La parola d’ordine è – come ai bei tempi delle leggi Reale e della svolta dell’Eur – responsabilità. La sindrome governista (per cui l’opposizione si comporta come se fosse già al governo) dilaga nell’Unione. E mette a nudo pulsioni conservatrici che legittimano le più serie preoccupazioni. Non solo sul terrorismo, d’altra parte. Anche sui Cpt (che potranno essere al più «ripensati», certo non chiusi). Anche sulla guerra. L’ultimo episodio – il «lodo Prodi» che ha di fatto archiviato la richiesta del ritiro dei nostri soldati dall’Iraq – è di una gravità inaudita, perché colloca l’Unione su una linea di continuità con la politica estera della destra. C’è di che trepidare.

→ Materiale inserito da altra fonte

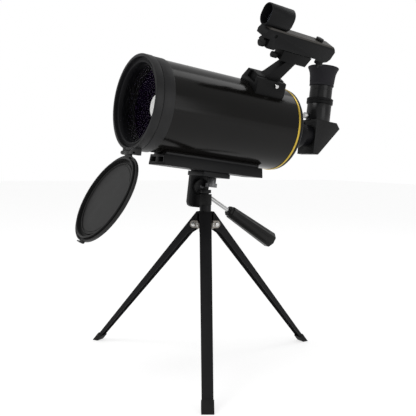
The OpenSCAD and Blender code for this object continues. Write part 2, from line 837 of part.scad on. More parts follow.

Ma c’è anche la necessità di reagire. Subito. A quanti guardano con fiducia alla sinistra di alternativa e in particolare al nostro Partito occorre dare la certezza che, se l’anno prossimo il centrosinistra andrà al governo, la politica di questo Paese cambierà davvero. Una risposta impegnativa in tal senso è sempre più urgente su tutti i terreni rilevanti per la nostra gente: la pace, il lavoro, il salario, lo Stato sociale. Bisogna dire con forza che gli anni Novanta non ritorneranno. Che la si smetterà una volta per tutte con la svendita del patrimonio pubblico, con la precarietà e con il taglio dei salari. Che l’Italia non parteciperà più a nessuna guerra. E che su questa questione non ci sono né patti di legislatura né vincoli di maggioranza che tengano.